Simon Mututua v Republic [2020] KEHC 3069 (KLR)

Full Case Text

REPUBLIC OF KENYA

IN THE HIGH COURT OF KENYA

AT NAROK

CRIMINAL APPEAL NO. 4 OF 2019

SIMON MUTUTUA..................................................................................................APPELLANT

VERSUS

REPUBLIC.............................................................................................................RESPONDENT

(Being an appeal from the judgement of Hon. W. Juma, CM, delivered on 17/01/2019

in the Chief Magistrate’s Courtat Narok in Criminal Case No. 433 of 2018

Republic v Simon Mututua)

J U D G M E N T

1. The Appellant has appealed against his conviction and sentence of death in respect of the offence of robbery with violence contrary 295 as read with 296 (2)    of the Penal Code (Cap 63) Laws of Kenya.

2. The state has supported the conviction and sentence.

3. In his petition to this court the appellant has raised fifteen (15) grounds of appeal.

4. I have perused the judgement, the memorandum of appeal (sic) the submissions of the appellant and that of the respondent. The appeal raises a fundamental issue that has not been raised by both counsel; which I hereby raise on my own motion (suo motu). That issue is whether a second succeeding magistrate can in law deliver a judgement that is written, dated and signed by the first magistrate in respect of the conviction of an accused person. The answer to the issue raised lies in the provisions of section 200 (1), (2) and (3) of the Criminal Procedure Code (Cap 75) Laws of Kenya.

5. The foregoing issue arose in the following circumstances. The judgement of the trial court shows that Hon W. Juma, the Chief Magistrate, found the appellant guilty and convicted him on a charge of capital robbery on 10/12/2018. She did not deliver her judgement. Instead her judgement was delivered in open court by the Senior Resident Magistrate, Hon. H.I. Ng’ang’a on 14/12/2018.

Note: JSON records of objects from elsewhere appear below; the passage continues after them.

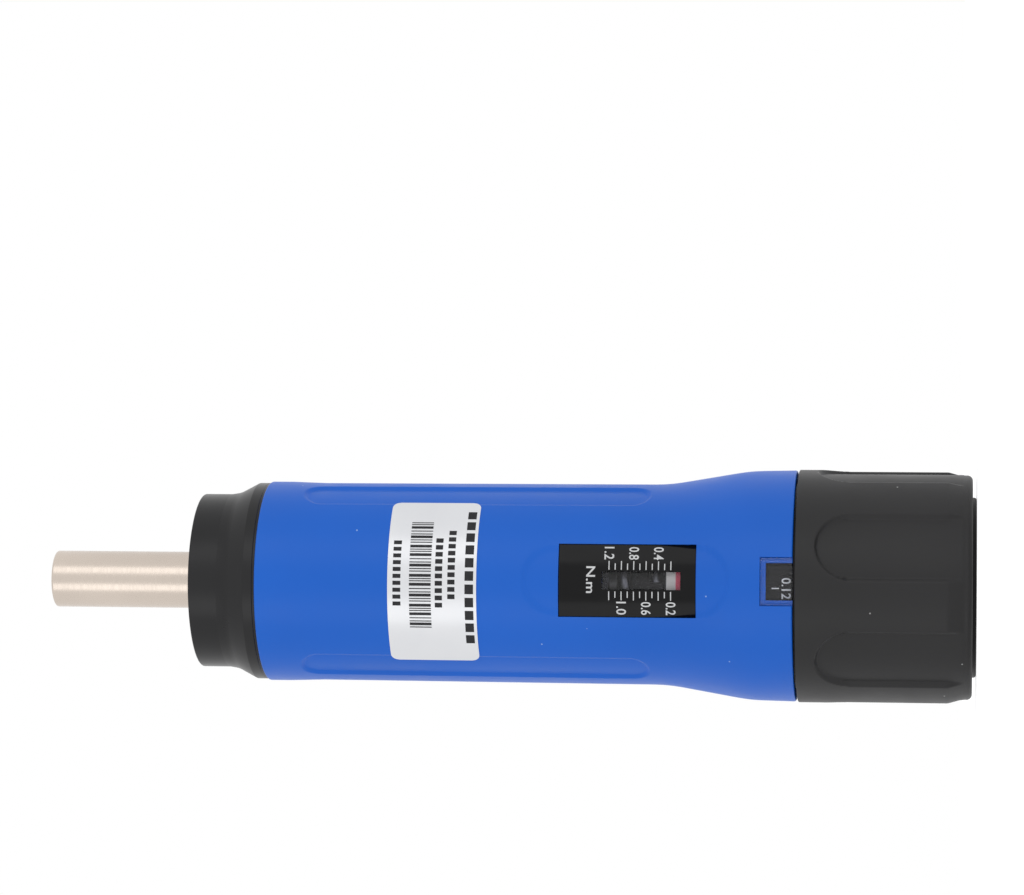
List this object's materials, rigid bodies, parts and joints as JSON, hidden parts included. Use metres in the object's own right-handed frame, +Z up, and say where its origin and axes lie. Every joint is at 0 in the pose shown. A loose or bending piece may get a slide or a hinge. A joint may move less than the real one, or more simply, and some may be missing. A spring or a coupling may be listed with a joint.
{
  "type": "torque screwdriver",
  "caption": "Preset torque screwdriver with a hex bit socket, a sleeve grip with a torque scale window, and a fluted adjusting knob that pulls back to unlock.",
  "frame": {"origin": "centre of the end cap's flat face, which the tool stands on", "axes": "+Z up along the tool's axis from the knob to the bit socket; the scale window faces -Y, and +X is to its right"},
  "size_m": [0.0352, 0.0352, 0.142],
  "materials": {
    "shank_steel": "lengthwise satin, warm grey",
    "collar_black": "satin black",
    "grip_blue": "satin moulded blue",
    "knob_black": "fine spark-textured dark grey",
    "cap_black": "satin dark grey",
    "dial_black": "gloss black",
    "plate_black": "gloss black with pale marks",
    "clear_window": "clear",
    "label_silver": "pale silver film",
    "flag_white": "off-white with a red end",
    "barrel_aluminium": "turned",
    "bronze": "sintered bronze",
    "nut_brass": "turned brass",
    "steel": "ground steel",
    "ball_steel": "polished balls",
    "spring_steel": "oiled spring steel",
    "magnet_nickel": "nickel plated magnet"
  },
  "bodies": {
    "handle": {"front_collar": "collar_black", "front_bush": "bronze", "thrust_washer": "steel", "barrel": "barrel_aluminium", "main_spring": "spring_steel", "screw_washer": "steel", "rear_bulkhead": "barrel_aluminium", "bulkhead_pins": "steel", "grip": "grip_blue", "label": "label_silver", "scale_plate": "plate_black", "scale_window": "clear_window", "dial_lens": "clear_window"},
    "drive_shaft": {"bit_holder": "shank_steel", "bit_magnet": "magnet_nickel", "clutch_cam": "steel", "cam_pin": "steel"},
    "clutch": {"clutch_plate": "steel", "clutch_balls": "ball_steel", "spring_seat": "steel"},
    "spring_carrier": {"spring_nut": "nut_brass", "indicator_flag": "flag_white"},
    "adjuster": {"adjusting_screw": "steel", "retaining_ring": "spring_steel", "lock_spring": "spring_steel", "knob_washer": "steel", "knob_screw": "steel"},
    "knob": {"knob": "knob_black", "end_cap": "cap_black", "dial_ring": "dial_black"}
  },
  "joints": [
    {"name": "shaft_slip", "type": "hinge", "parent": "handle", "child": "drive_shaft", "pos_m": [0, 0, 0.112], "axis": [0, 0, -1], "continuous": true},
    {"name": "clutch_lift", "type": "slide", "parent": "handle", "child": "clutch", "axis": [0, 0, -1], "range_m": [0, 0.0006], "stiffness_N_per_m": 7600, "springref_m": -0.005, "deforming": ["main_spring"]},
    {"name": "torque_set", "type": "hinge", "parent": "handle", "child": "adjuster", "pos_m": [0, 0, 0.037], "axis": [0, 0, 1], "range_deg": [-144, 1656]},
    {"name": "spring_feed", "type": "slide", "parent": "handle", "child": "spring_carrier", "axis": [0, 0, 1], "range_m": [-0.00074, 0.00849], "deforming": ["main_spring"]},
    {"name": "knob_pull", "type": "slide", "parent": "adjuster", "child": "knob", "axis": [0, 0, -1], "range_m": [0, 0.004], "stiffness_N_per_m": 600, "springref_m": -0.004, "deforming": ["lock_spring"]}
  ],
  "couplings": [
    {"joint": "spring_feed", "follows": "torque_set", "m_per_rad": 0.0002938}
  ]
}
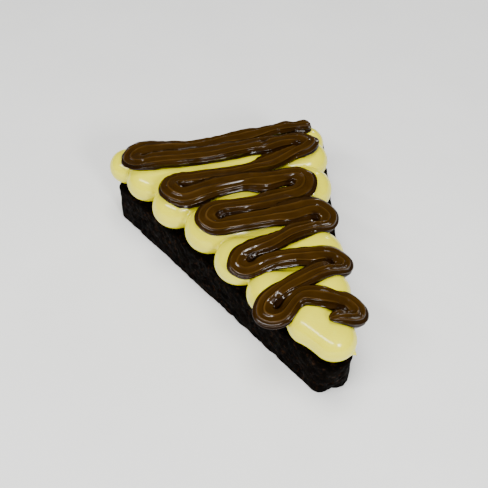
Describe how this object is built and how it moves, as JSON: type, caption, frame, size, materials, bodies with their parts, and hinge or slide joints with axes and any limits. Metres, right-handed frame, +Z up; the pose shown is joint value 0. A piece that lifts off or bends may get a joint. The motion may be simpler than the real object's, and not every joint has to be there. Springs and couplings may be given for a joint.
{
  "type": "brownie slice",
  "caption": "Wedge slice of dark brownie topped with piped rows of yellow cream and a ridged chocolate ribbon piped to and fro.",
  "frame": {"origin": "on the flat underside of the brownie, on the slice's long axis, halfway between its tip and the top of its arc", "axes": "+Z up out of the cream, -Y towards the tip, +Y towards the round back, +X to the right of someone who faces the tip's cut sides from the front"},
  "size_m": [0.0888, 0.1173, 0.0355],
  "materials": {
    "brownie_crumb": "matte",
    "piped_cream": "satin",
    "chocolate": "glossy"
  },
  "bodies": {
    "root": {"brownie": "brownie_crumb", "cream": "piped_cream", "chocolate_ribbon": "chocolate"}
  },
  "joints": []
}
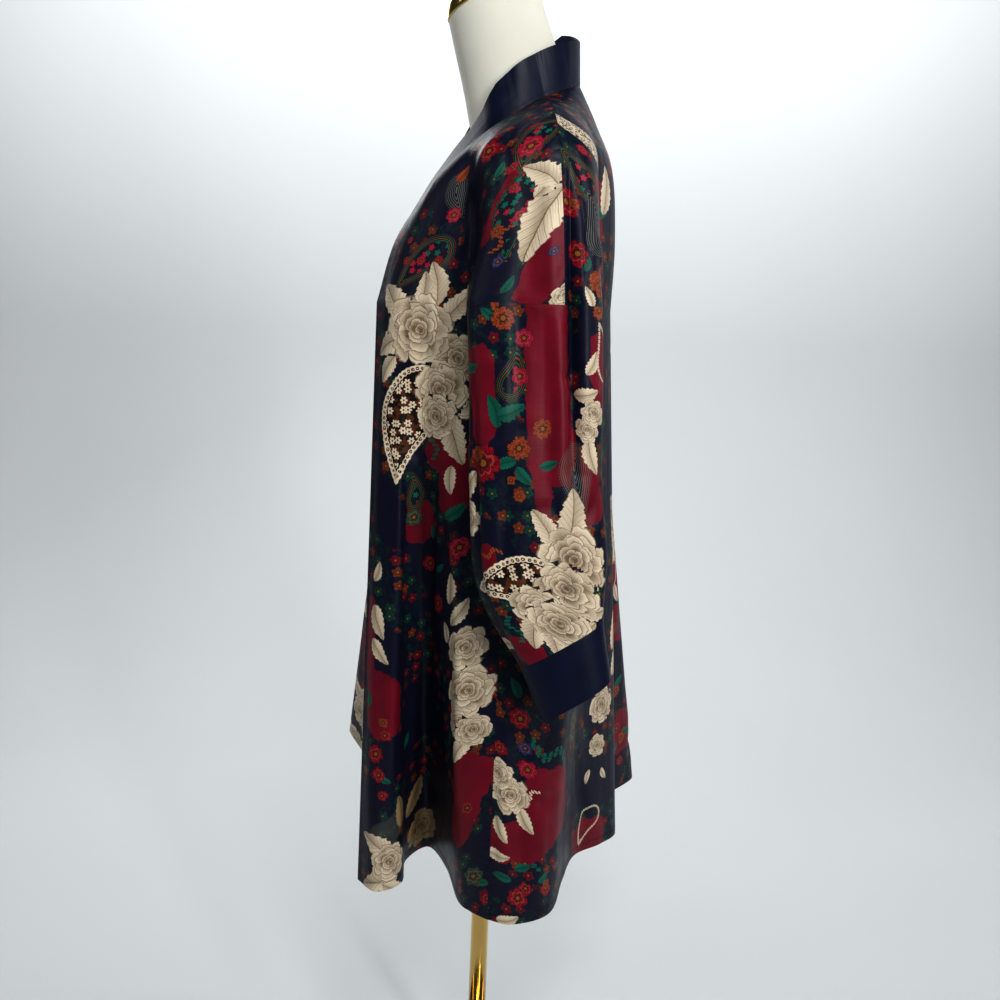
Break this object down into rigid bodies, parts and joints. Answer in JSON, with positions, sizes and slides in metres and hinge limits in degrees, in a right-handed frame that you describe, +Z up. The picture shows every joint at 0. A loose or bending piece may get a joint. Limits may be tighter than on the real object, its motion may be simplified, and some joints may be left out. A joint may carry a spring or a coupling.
{
  "type": "kimono robe on a limbless dress form",
  "caption": "Open-front kimono robe with a band collar, loose cuffed sleeves and a flared, folded hem, worn by a limbless dress form on a pole stand.",
  "frame": {"origin": "middle of the stand's underside, on the floor", "axes": "+Z up along the pole, -Y the way the garment faces, +X the wearer's left"},
  "size_m": [0.5664, 0.4985, 1.6524],
  "materials": {
    "print_satin": "printed satin, high sheen",
    "plain_satin": "plain satin, high sheen",
    "jersey": "matt stretched jersey",
    "gold": "polished"
  },
  "bodies": {
    "root": {"back_panel": "print_satin", "front_panel_left": "print_satin", "front_panel_right": "print_satin", "sleeve_left": "print_satin", "sleeve_right": "print_satin", "cuff_left": "plain_satin", "cuff_right": "plain_satin", "band_left": "plain_satin", "band_right": "plain_satin", "form_torso": "jersey", "neck_cap": "gold", "stand_pole": "gold", "stand_base": "gold"}
  },
  "joints": []
}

6. Thereafter, Hon. H.I. Ng’ang’a stated that:

“Court

I am of the view having delivered the judgement I remit the case to the trial magistrate for mitigation and sentencing.”

7. Hon. H.I. Ng’ang’a then fixed the case for sentencing. The sentencing was not done until 15/1/2019; when the appellant mitigated before Hon. W. Juma. The court then adjourned the case for sentence to 17/1/2019.

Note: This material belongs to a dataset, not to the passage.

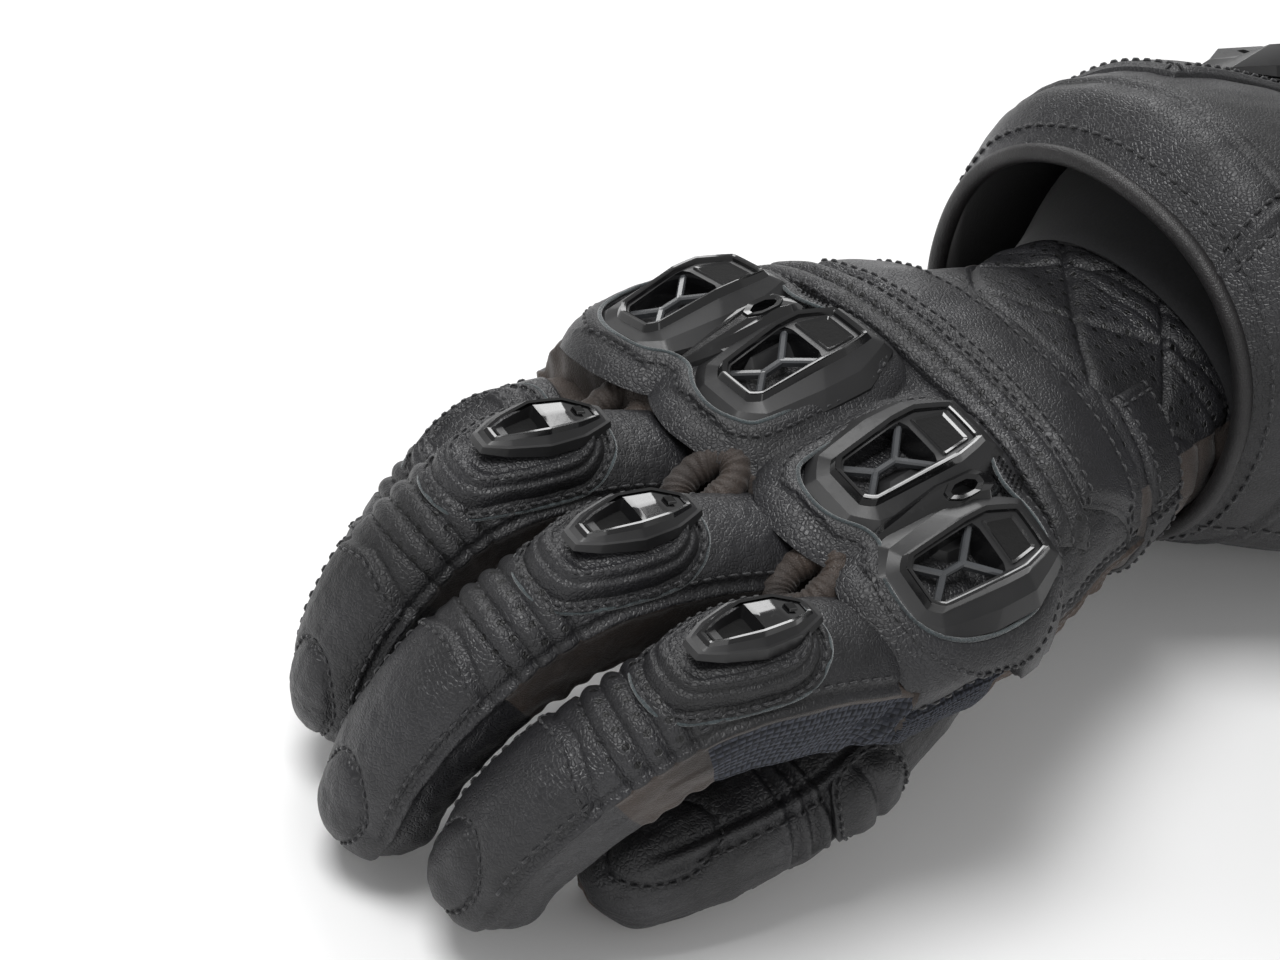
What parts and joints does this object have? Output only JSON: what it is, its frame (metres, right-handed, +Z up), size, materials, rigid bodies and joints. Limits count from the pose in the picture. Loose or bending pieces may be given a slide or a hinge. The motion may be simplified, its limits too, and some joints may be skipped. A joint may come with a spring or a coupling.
{
  "type": "motorcycle riding glove",
  "caption": "Right-hand leather race gauntlet glove with hard vented knuckle shells, finger sliders, palm slider and a flared forearm cuff.",
  "frame": {"origin": "centre of the footprint, on the floor under the resting glove", "axes": "+Y from the fingertips to the cuff, +X to the thumb side, +Z up out of the back of the hand"},
  "size_m": [0.1234, 0.2705, 0.0937],
  "materials": {
    "leather": "satin grain",
    "soft_leather": "soft matt",
    "suede": "napped, embossed dots",
    "textile": "coarse woven stretch",
    "lining": "knitted, matt",
    "edge": "smooth piping",
    "shell": "satin moulded",
    "gloss": "polished moulded"
  },
  "bodies": {
    "hand": {"back_of_hand_panel": "leather", "palm_panel": "suede", "finger_web": "soft_leather", "knuckle_shell_index_middle": "shell", "knuckle_shell_ring_pinky": "shell", "knuckle_grille_index": "gloss", "knuckle_grille_middle": "gloss", "knuckle_grille_ring": "gloss", "knuckle_grille_pinky": "gloss", "knuckle_pad_index_middle": "leather", "knuckle_pad_ring_pinky": "leather", "flex_band": "leather", "back_bridge_band": "leather", "index_root_gusset": "soft_leather", "middle_root_gusset": "soft_leather", "ring_root_gusset": "soft_leather", "pinky_root_gusset": "soft_leather", "thumb_root_gusset": "soft_leather", "palm_slider": "shell", "palm_slider_pad": "suede", "wrist_sleeve": "leather", "wrist_strap": "leather"},
    "index_base": {"index_sleeve": "soft_leather", "index_pad": "leather", "index_accordion": "leather", "index_slider": "gloss", "stretch_panel": "textile"},
    "index_end": {"index_fingertip": "leather"},
    "middle_base": {"middle_sleeve": "soft_leather", "middle_pad": "leather", "middle_accordion": "leather", "middle_slider": "gloss"},
    "middle_end": {"middle_fingertip": "leather"},
    "ring_base": {"ring_sleeve": "soft_leather", "ring_pad": "leather", "ring_accordion": "leather", "ring_slider": "gloss"},
    "ring_end": {"ring_fingertip": "leather"},
    "pinky_base": {"pinky_sleeve": "soft_leather", "pinky_pad": "leather", "pinky_accordion": "leather"},
    "pinky_end": {"pinky_fingertip": "leather"},
    "thumb_base": {"thumb_sleeve": "suede", "thumb_pad": "leather", "thumb_joint_gusset": "soft_leather"},
    "thumb_end": {"thumb_tip": "leather"},
    "cuff": {"cuff_outer": "leather", "cuff_lining": "lining", "cuff_front_binding": "edge", "cuff_rear_binding": "edge", "cuff_guard": "shell", "cuff_guard_pad": "leather"},
    "strap_tab": {"strap_tab": "leather"},
    "cuff_flap": {"cuff_flap": "leather", "ulna_guard": "shell"}
  },
  "joints": [
    {"name": "index_root", "type": "hinge", "parent": "hand", "child": "index_base", "pos_m": [0.03071, -0.06699, 0.04494], "axis": [1, 0, 0], "range_deg": [-10, 4], "stiffness_Nm_per_rad": 0.6, "deforming": ["index_root_gusset"]},
    {"name": "index_mid", "type": "hinge", "parent": "index_base", "child": "index_end", "pos_m": [0.02764, -0.10085, 0.0368], "axis": [0.9719, -0.2343, -0.0213], "range_deg": [-30, 4], "stiffness_Nm_per_rad": 0.6, "deforming": ["index_accordion"]},
    {"name": "middle_root", "type": "hinge", "parent": "hand", "child": "middle_base", "pos_m": [0.00603, -0.06698, 0.04688], "axis": [1, 0, 0], "range_deg": [-20, 30], "stiffness_Nm_per_rad": 0.6, "deforming": ["middle_root_gusset"]},
    {"name": "middle_mid", "type": "hinge", "parent": "middle_base", "child": "middle_end", "pos_m": [0.00152, -0.10406, 0.03836], "axis": [0.9868, -0.1618, -0.0018], "range_deg": [-30, 35], "stiffness_Nm_per_rad": 0.6, "deforming": ["middle_accordion"]},
    {"name": "ring_root", "type": "hinge", "parent": "hand", "child": "ring_base", "pos_m": [-0.01863, -0.06697, 0.04583], "axis": [1, 0, 0], "range_deg": [-18, 30], "stiffness_Nm_per_rad": 0.6, "deforming": ["ring_root_gusset"]},
    {"name": "ring_mid", "type": "hinge", "parent": "ring_base", "child": "ring_end", "pos_m": [-0.02415, -0.10087, 0.03734], "axis": [0.9953, -0.0947, 0.0217], "range_deg": [-30, 35], "stiffness_Nm_per_rad": 0.6, "deforming": ["ring_accordion"]},
    {"name": "pinky_root", "type": "hinge", "parent": "hand", "child": "pinky_base", "pos_m": [-0.04132, -0.06689, 0.03884], "axis": [1, 0, 0], "range_deg": [-25, 30], "stiffness_Nm_per_rad": 0.6, "deforming": ["pinky_root_gusset"]},
    {"name": "pinky_mid", "type": "hinge", "parent": "pinky_base", "child": "pinky_end", "pos_m": [-0.04476, -0.08131, 0.02209], "axis": [0.9967, -0.0769, 0.0272], "range_deg": [-30, 35], "stiffness_Nm_per_rad": 0.6, "deforming": ["pinky_accordion"]},
    {"name": "thumb_root", "type": "hinge", "parent": "hand", "child": "thumb_base", "pos_m": [0.02647, -0.0541, 0.02676], "axis": [0, 0, 1], "range_deg": [-8, 25], "stiffness_Nm_per_rad": 0.6, "deforming": ["thumb_root_gusset"]},
    {"name": "thumb_mid", "type": "hinge", "parent": "thumb_base", "child": "thumb_end", "pos_m": [0.02947, -0.07477, 0.0186], "axis": [0, 0, 1], "range_deg": [-25, 8], "stiffness_Nm_per_rad": 0.6, "deforming": ["thumb_joint_gusset"]},
    {"name": "wrist", "type": "hinge", "parent": "hand", "child": "cuff", "pos_m": [-0.01015, 0.02445, 0.0404], "axis": [1, 0, 0], "range_deg": [-15, 15], "stiffness_Nm_per_rad": 1.5, "deforming": ["wrist_sleeve"]},
    {"name": "strap_tab", "type": "hinge", "parent": "hand", "child": "strap_tab", "pos_m": [0.02515, 0.01695, 0.04505], "axis": [-0.307, 0.9517, 0], "range_deg": [0, 60]},
    {"name": "cuff_flap", "type": "hinge", "parent": "cuff", "child": "cuff_flap", "pos_m": [-0.0593, 0.09045, 0.0347], "axis": [-0.0719, -0.9974, 0], "range_deg": [0, 70]}
  ]
}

8. On 17/1/2019 Hon. W. Juma in open court delivered the judgement on sentence by sentencing the appellant to death.

9. It is not clear from the record of appeal as to why Hon. H.I. Ng’ang’a had to deliver the judgement that had been prepared, dated and signed by Hon. W. Juma. No reasons are also given by Hon. H.I. Ng’ang’a for taking over and delivering the judgement of his predecessor (Hon. W. Juma). Furthermore, no reasons are given by Hon. W. Juma, in taking over the matter from her predecessor (Hon. H.I. Ng’ang’a) and then proceeded to deliver judgement on sentence.

10. The law in respect of one magistrate taking over a part case from another is set out in section 200 (1) (2) and (3) of the Criminal Procedure Code (Cap 75) Laws of Kenya. The provisions of that section provide as follows:

“200 (1) subject to sub-section (3), where a magistrate, after having heard and recorded the whole or part of the evidence in a trial, ceases to exercise jurisdiction therein and is succeeded by another magistrate who has and exercises the jurisdiction, the succeeding magistrate may-

(a) deliver a judgement that has been written and signed but not delivered by his predecessor; or

(b) …....................................................

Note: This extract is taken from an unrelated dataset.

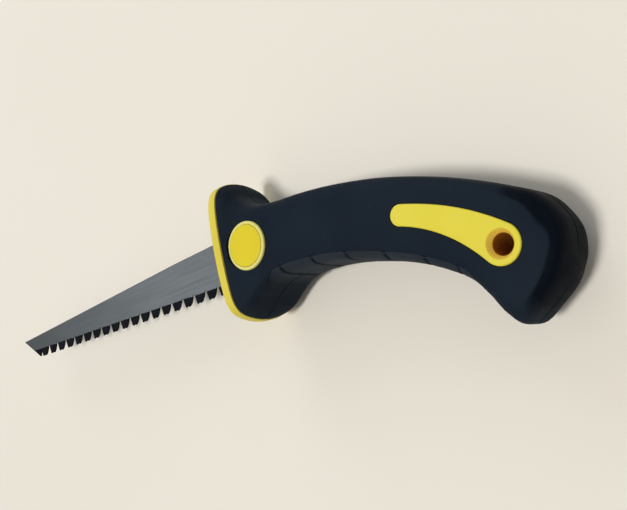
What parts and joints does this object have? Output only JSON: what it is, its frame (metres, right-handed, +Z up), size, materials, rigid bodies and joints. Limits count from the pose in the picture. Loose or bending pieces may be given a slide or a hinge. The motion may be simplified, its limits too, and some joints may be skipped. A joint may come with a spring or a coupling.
{
  "type": "drywall saw",
  "caption": "Jab saw for plasterboard with a tapered block-tooth blade, a yellow guard plate, a dark curved grip, a push button that frees the blade, and a hanging hole.",
  "frame": {"origin": "on the supporting surface, under the middle of the box around the saw as it lies on its side", "axes": "+X from the blade's tip to the butt, +Y from the teeth towards the spine, +Z up, towards the button"},
  "size_m": [0.3024, 0.086, 0.0363],
  "materials": {
    "blade_steel": "grey sheet steel with hardened dark teeth",
    "yellow_plastic": "satin moulded",
    "yellow_inlay": "satin moulded",
    "yellow_button": "satin moulded",
    "yellow_bezel": "satin moulded",
    "hole_lining": "satin moulded",
    "dark_shell": "fine grained hard plastic",
    "soft_grip": "matte soft-touch",
    "grey_yoke": "plain moulded",
    "liner_steel": "pressed sheet",
    "guide_steel": "pressed sheet",
    "spring_steel": "blued sheet",
    "peg_steel": "turned",
    "screw_steel": "zinc plated"
  },
  "bodies": {
    "handle": {"face_plate": "yellow_plastic", "slot_liner": "liner_steel", "upper_shell": "dark_shell", "lower_shell": "dark_shell", "upper_grip": "soft_grip", "lower_grip": "soft_grip", "upper_inlay": "yellow_inlay", "lower_inlay": "yellow_inlay", "hang_sleeve": "hole_lining", "button_bezel": "yellow_bezel", "blade_guide": "guide_steel", "latch_spring": "spring_steel", "latch_peg": "peg_steel", "latch_screws": "screw_steel", "handle_screws": "screw_steel"},
    "blade": {"blade": "blade_steel"},
    "button": {"button_cap": "yellow_button", "button_yoke": "grey_yoke"}
  },
  "joints": [
    {"name": "button_press", "type": "slide", "parent": "handle", "child": "button", "axis": [0, 0, -1], "range_m": [0, 0.0025], "stiffness_N_per_m": 1000, "springref_m": -0.003, "deforming": ["latch_spring", "latch_peg"]},
    {"name": "blade_slide", "type": "slide", "parent": "handle", "child": "blade", "axis": [-1, 0, 0], "range_m": [0, 0.045]}
  ]
}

(2) where a magistrate who has delivered judgement in a case but has not passed sentence, ceases to exercise jurisdiction therein and is succeeded by a magistrate who has and exercises that jurisdiction, the succeeding magistrate may pass sentence or make any order that he could have made if he had delivered judgement.

(3) where a succeeding magistrate commences the hearing of proceedings and part of the evidence has been recorded by his predecessor, the accused person may demand that any witness be summoned and reheard and the succeeding magistrate shall inform the accused of that right.

(4) …....................................................................”

11. The foregoing provisions are intended to protect the fair trial rights of an accused person, who has been convicted. This is clear from the provisions of section 357 of the Criminal Procedure, which confer on the accused the right to apply to the magistrate, who is seized with jurisdiction and who has taken over from the original magistrate in accordance with section 200 (3) of the Criminal Procedure Code; for release on bail pending the filing of an appeal in the High Court.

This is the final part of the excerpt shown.